Isn’t it odd, you grow up somewhere, and the place names of streets, areas, and houses just trip off the tongue. You’ve always called them that, never known them as anything different.

But have you ever stopped and wondered why they were so named in the first place?

I was born in Weymouth more than a few years ago and lived here pretty much most of my life, apart from a couple of short spells elsewhere…but the call of the seaside was overwhelming, and back I moved!

Now to my shame, only recently have I found out why many of the place names are so…….
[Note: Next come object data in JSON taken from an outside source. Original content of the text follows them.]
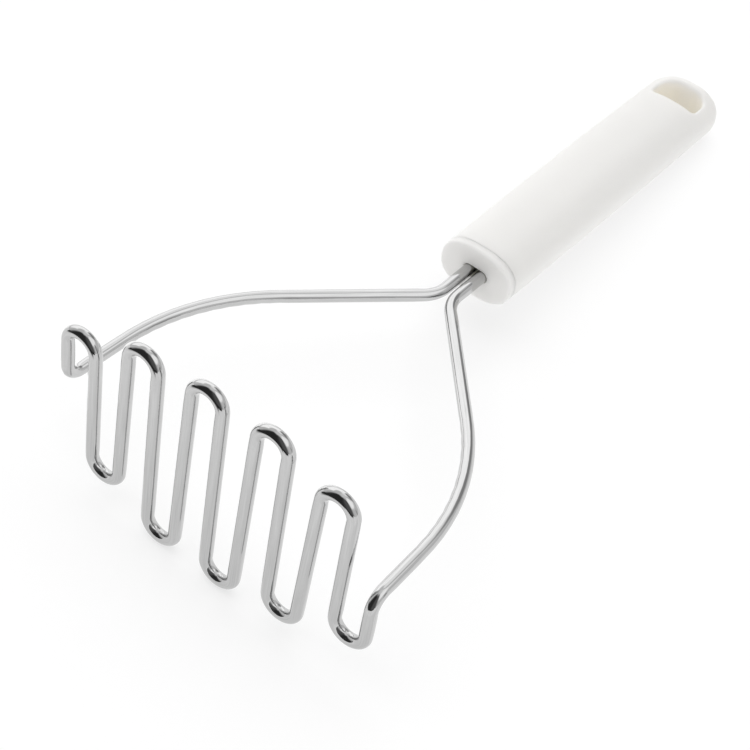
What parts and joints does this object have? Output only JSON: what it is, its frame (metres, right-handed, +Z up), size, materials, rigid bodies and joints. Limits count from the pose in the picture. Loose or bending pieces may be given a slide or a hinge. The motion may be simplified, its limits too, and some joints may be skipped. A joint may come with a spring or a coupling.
{
  "type": "potato masher",
  "caption": "Hand potato masher: one bent stainless wire makes the serpentine mashing face, both arms and the tails, which a hollow white oval handle with a hang hole holds.",
  "frame": {"origin": "on the table, under the middle of the masher's box, lying on the low bends of the face and on the underside of the handle", "axes": "+X across the face, +Y from the mashing face towards the hang hole, +Z up from the table"},
  "size_m": [0.1134, 0.26, 0.0733],
  "materials": {
    "polished_wire": "polished stainless steel wire",
    "white_plastic": "satin white moulded plastic"
  },
  "bodies": {
    "root": {"masher_wire": "polished_wire", "end_cap": "white_plastic", "handle_shell": "white_plastic"}
  },
  "joints": []
}
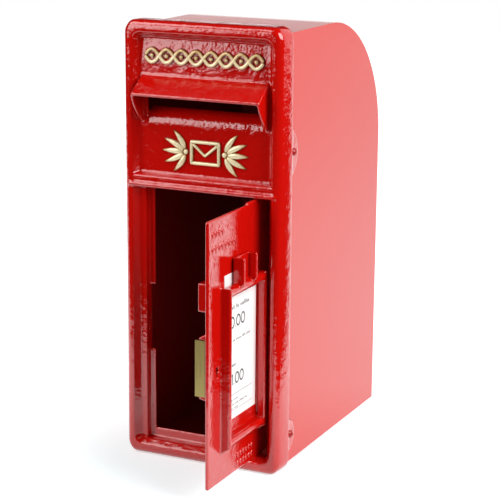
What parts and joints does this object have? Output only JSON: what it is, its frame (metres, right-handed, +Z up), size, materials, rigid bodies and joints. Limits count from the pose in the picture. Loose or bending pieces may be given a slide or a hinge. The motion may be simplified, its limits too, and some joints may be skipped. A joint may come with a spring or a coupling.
{
  "type": "wall letter box",
  "caption": "Cast-front wall letter box with a hooded posting slot, a side-hung door with a notice frame and a brass lock, and a folded steel body.",
  "frame": {"origin": "middle of the front casting's base face, halfway through the casting's depth", "axes": "+X to the right seen from the front, +Y to the rear, away from the posting slot, +Z up"},
  "size_m": [0.2292, 0.4667, 0.57],
  "materials": {
    "cast_paint": "cast iron under thick gloss red enamel, slightly uneven",
    "sheet_paint": "smooth gloss red enamel on sheet steel",
    "screw_paint": "gloss red enamel over a steel screw head",
    "lock_brass": "bare brass, finely brushed",
    "plain_steel": "bare turned steel",
    "card": "matte white card"
  },
  "bodies": {
    "box": {"front_casting": "cast_paint", "hinge_pin_top": "plain_steel", "hinge_pin_bottom": "plain_steel", "left_side_panel": "sheet_paint", "right_side_panel": "sheet_paint", "back_sheet": "sheet_paint", "base_panel": "sheet_paint", "side_screws": "screw_paint", "side_nuts": "plain_steel"},
    "door": {"door": "cast_paint", "notice_card": "card", "lock_case": "lock_brass", "lock_cap": "lock_brass", "drill_pin": "plain_steel", "cap_screws": "lock_brass", "lock_screws": "plain_steel"},
    "bolt": {"lock_bolt": "lock_brass", "bolt_spring": "plain_steel"}
  },
  "joints": [
    {"name": "door_hinge", "type": "hinge", "parent": "box", "child": "door", "pos_m": [0.0695, 0.007, 0.19], "axis": [0, 0, 1], "range_deg": [-90, 3]},
    {"name": "bolt_slide", "type": "slide", "parent": "door", "child": "bolt", "axis": [0, -1, 0], "range_m": [0, 0.011]}
  ]
}
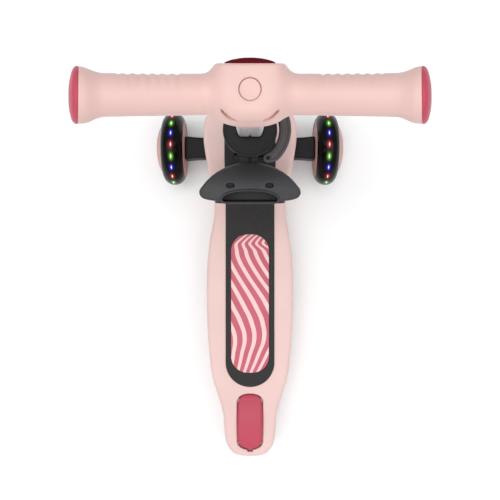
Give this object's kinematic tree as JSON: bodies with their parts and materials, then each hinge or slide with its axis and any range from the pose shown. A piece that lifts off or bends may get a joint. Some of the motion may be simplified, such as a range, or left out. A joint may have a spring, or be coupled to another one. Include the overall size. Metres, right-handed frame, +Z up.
{
  "type": "kick scooter",
  "caption": "Toddler kick scooter with lean-to-steer front wheels, moulded deck, foot brake, fold-up seat and a height-adjustable T-handlebar.",
  "frame": {"origin": "on the floor under the middle of the scooter's length and width", "axes": "+Z up, +Y the way the scooter rolls, +X to the rider's right"},
  "size_m": [0.3094, 0.574, 0.6905],
  "materials": {
    "pink_plastic": "satin moulded",
    "magenta_plastic": "satin moulded",
    "lens_red": "gloss tinted",
    "grip_charcoal": "matt textured",
    "insert_pattern": "printed in pink and magenta waves",
    "black_plastic": "satin moulded nylon",
    "seat_black": "satin moulded",
    "tyre_black": "glossy smoked polyurethane",
    "tyre_rear": "satin polyurethane",
    "light_strip": "translucent with coloured lamps",
    "bush_rubber": "matt",
    "tube_aluminium": "satin anodised",
    "steel": "zinc plated"
  },
  "bodies": {
    "deck": {"deck_shell": "pink_plastic", "grip_mat": "grip_charcoal", "patterned_insert": "insert_pattern", "kingpin": "steel", "kingpin_nut": "steel", "steer_bushing_upper": "bush_rubber", "steer_bushing_lower": "bush_rubber", "centring_spring_left": "steel", "centring_spring_right": "steel", "stem_column": "black_plastic", "stem_screw_1": "steel", "stem_screw_2": "steel", "stem_screw_3": "steel", "clamp_collar": "black_plastic", "clamp_skewer": "steel", "clamp_nut": "steel", "lever_pin": "steel", "seat_bracket": "black_plastic", "seat_bracket_screw": "steel", "seat_hinge_pin": "steel", "rear_axle": "steel", "rear_axle_nut": "steel", "rear_spacer_left": "steel", "rear_spacer_right": "steel", "brake_hinge_pin": "steel", "brake_spring": "steel"},
    "truck": {"truck_beam": "black_plastic", "front_axle_left": "steel", "front_axle_right": "steel", "front_axle_nut_left": "steel", "front_axle_nut_right": "steel"},
    "front_wheel_left": {"front_hub_left": "pink_plastic", "front_tyre_left": "tyre_black", "light_ring_left": "light_strip", "wheel_cap_left": "pink_plastic", "inner_bearing_left": "steel", "outer_bearing_left": "steel"},
    "front_wheel_right": {"front_hub_right": "pink_plastic", "front_tyre_right": "tyre_black", "light_ring_right": "light_strip", "wheel_cap_right": "pink_plastic", "inner_bearing_right": "steel", "outer_bearing_right": "steel"},
    "rear_wheel": {"rear_hub": "pink_plastic", "rear_tyre": "tyre_rear", "rear_bearing_left": "steel", "rear_bearing_right": "steel"},
    "brake": {"brake_fender": "magenta_plastic"},
    "handlebar": {"inner_tube": "tube_aluminium", "handlebar": "pink_plastic", "end_cap_left": "magenta_plastic", "end_cap_right": "magenta_plastic", "hub_lens": "lens_red", "button_spring": "steel"},
    "hub_button": {"hub_button": "pink_plastic"},
    "clamp_lever": {"clamp_lever": "black_plastic"},
    "seat": {"seat_shell": "seat_black", "seat_back_plate": "seat_black", "seat_screw_left": "steel", "seat_screw_right": "steel"}
  },
  "joints": [
    {"name": "lean_steer", "type": "hinge", "parent": "deck", "child": "truck", "pos_m": [0, 0.227, 0.062], "axis": [0, 0.5736, 0.8192], "range_deg": [-12, 12], "stiffness_Nm_per_rad": 30, "deforming": ["centring_spring_left", "centring_spring_right"]},
    {"name": "front_wheel_left_spin", "type": "hinge", "parent": "truck", "child": "front_wheel_left", "pos_m": [-0.126, 0.227, 0.06], "axis": [1, 0, 0], "continuous": true},
    {"name": "front_wheel_right_spin", "type": "hinge", "parent": "truck", "child": "front_wheel_right", "pos_m": [0.126, 0.227, 0.06], "axis": [1, 0, 0], "continuous": true},
    {"name": "rear_wheel_spin", "type": "hinge", "parent": "deck", "child": "rear_wheel", "pos_m": [0, -0.226, 0.04], "axis": [1, 0, 0], "continuous": true},
    {"name": "brake_press", "type": "hinge", "parent": "deck", "child": "brake", "pos_m": [0, -0.183, 0.056], "axis": [1, 0, 0], "range_deg": [0, 5], "stiffness_Nm_per_rad": 2, "springref_deg": -5.73, "deforming": ["brake_spring"]},
    {"name": "handlebar_height", "type": "slide", "parent": "deck", "child": "handlebar", "axis": [0, -0.1097, 0.994], "range_m": [-0.15, 0.03]},
    {"name": "hub_button_press", "type": "slide", "parent": "handlebar", "child": "hub_button", "axis": [0, 0.1097, -0.994], "range_m": [0, 0.0025], "stiffness_N_per_m": 400, "springref_m": -0.001, "deforming": ["button_spring"]},
    {"name": "clamp_lever_turn", "type": "hinge", "parent": "deck", "child": "clamp_lever", "pos_m": [0.022, 0.17213, 0.34123], "axis": [0, 0.1097, -0.994], "range_deg": [0, 140]},
    {"name": "seat_fold", "type": "hinge", "parent": "deck", "child": "seat", "pos_m": [0, 0.1598, 0.16788], "axis": [1, 0, 0], "range_deg": [0, 83.7]}
  ]
}
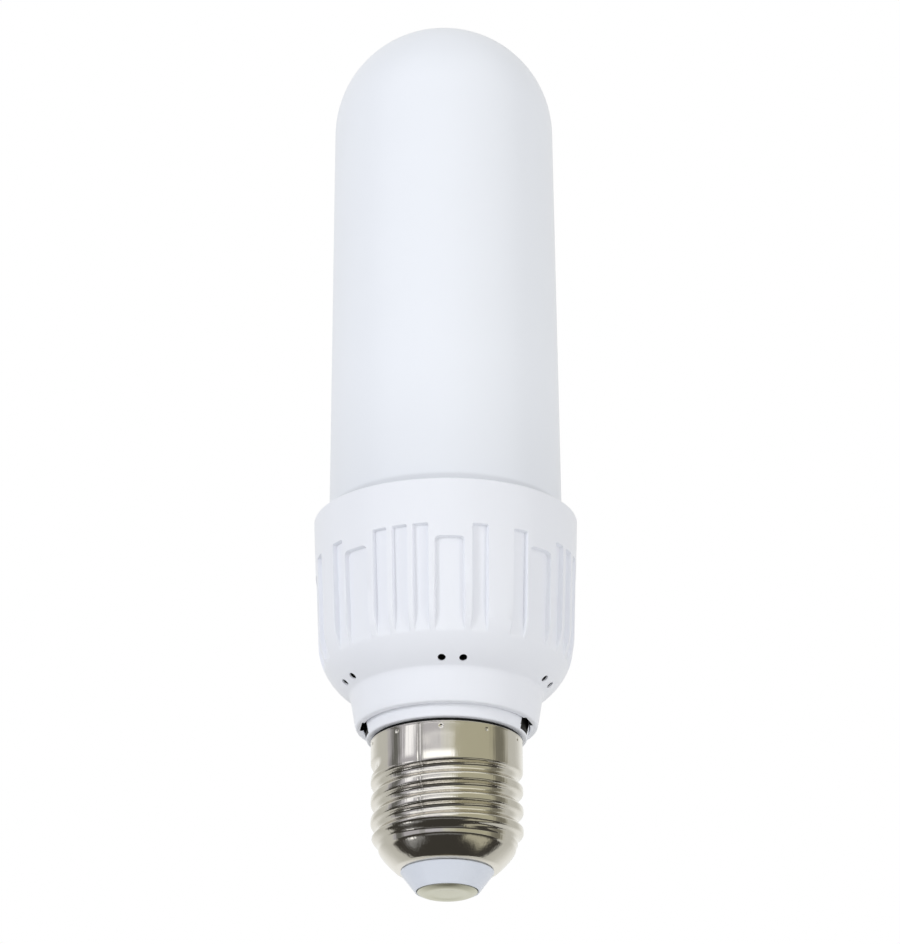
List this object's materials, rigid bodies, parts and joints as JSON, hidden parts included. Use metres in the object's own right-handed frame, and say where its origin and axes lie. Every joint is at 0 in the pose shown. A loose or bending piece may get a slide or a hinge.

The backwater (literally it was the back water to the sea front ), Hanover Road (named in honour of King George III’s German troops barracked in the area), Canberra Road( taken from the the AIF soldiers were based here in WW1)…you get my drift. Names are never just random, they have a beginning somewhere, a legend, a person,

It wasn’t until I had started to research certain things that I came across one of those lightbulb moments.

Way, way back in the year 1834 Weymouth was still hanging on to the coat tails of the Royal visits from good old King George III. By that I mean that during the well documented era when the Royal family had chosen Weymouth as their ‘holiday home’, and it had become the only place to be seen at, the good, the bad and the ugly flocked to our little sea bathing town  in their droves.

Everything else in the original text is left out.